I also liked Beowulf and The Great Gatsby. In particular, the particular translation of Beowulf that we read preserved the rhyme scheme of the Old English original. That made it a lot more interesting, plus we read it out loud in class, so you could hear it as it was originally told.

Another one I loved was The Once and Future King by T.H. White.

1984 is one we read at some point; I wouldn’t say I enjoyed it, but I’m glad I read it. Most of the books we read didn’t grab me much, and several actually sucked out loud. Others that fit into this category were The Odyssey, The Canterbury Tales, and The Brothers Karamazov.

Some of the ones I read on my own that I did enjoy, or am glad I read are: All Quiet on the Western Front, "To Kill a Mockingbird*, "Fahrenheit 451*, The Martian Chronicles, I, Robot, Animal Farm, Red Badge of Courage, The Hobbit, The Lord of the Rings, and The Time Machine.

Ones I was coerced into reading and absolutely loathed: Catcher in the Rye, Great Expectations, The Sun Also Rises (poor Jake gets fucked, except by Brett), ast of Eden, and A Portrait of the Artist as a Young Man.

Most of the rest were unmemorable, and probably unpleasant.

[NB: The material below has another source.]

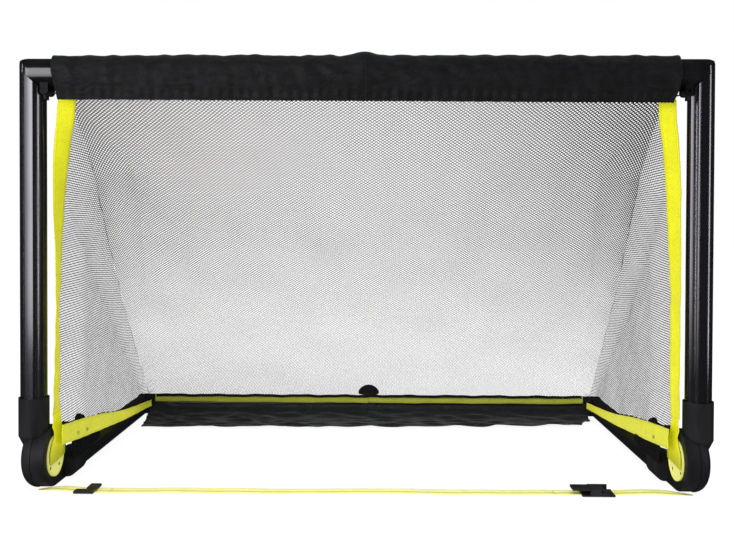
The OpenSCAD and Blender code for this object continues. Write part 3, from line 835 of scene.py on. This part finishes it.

Yea, I liked that one, too.

We had to read On the Beach by Nevil Shute. Really enjoyed that one.

My brother, 6 years older than me, had already introduced me to SF when he was in high school. Books he brought home from college included a boatload of Vonnegut books (which I devoured), and, still one of my all-time favorites, Catch-22, which I read as a high-school freshman.

The one book that I remember that was on the suggested reading list was Lord of the Flies, which I liked, until the ending.

Haha, you saw Gray Lady Down and decided to become a submarine officer, robby? Pretty grim!

(It was HFRO for me, both the book and the movie.)

Actually, I became a submarine officer in spite of seeing Gray Lady Down when I was ten years old. :wink: That movie gave me lasting nightmares, especially the scene where a guy helped close a heavy watertight door that he was on the wrong side of and subsequently drowned. :grimacing:

What made me want to join the Navy was a combination of Top Gun (the movie) and the The Hunt for Red October (the book). I subsequently found out I needed eyeglasses during my entrance physical, so being a Navy pilot was out. But serving on subs seemed like a nice consolation prize.

(By the time the HFRO movie came out, I had already signed up, had spent a summer as a midshipman on an SSBN, and was less than a year from graduating and getting my commission.)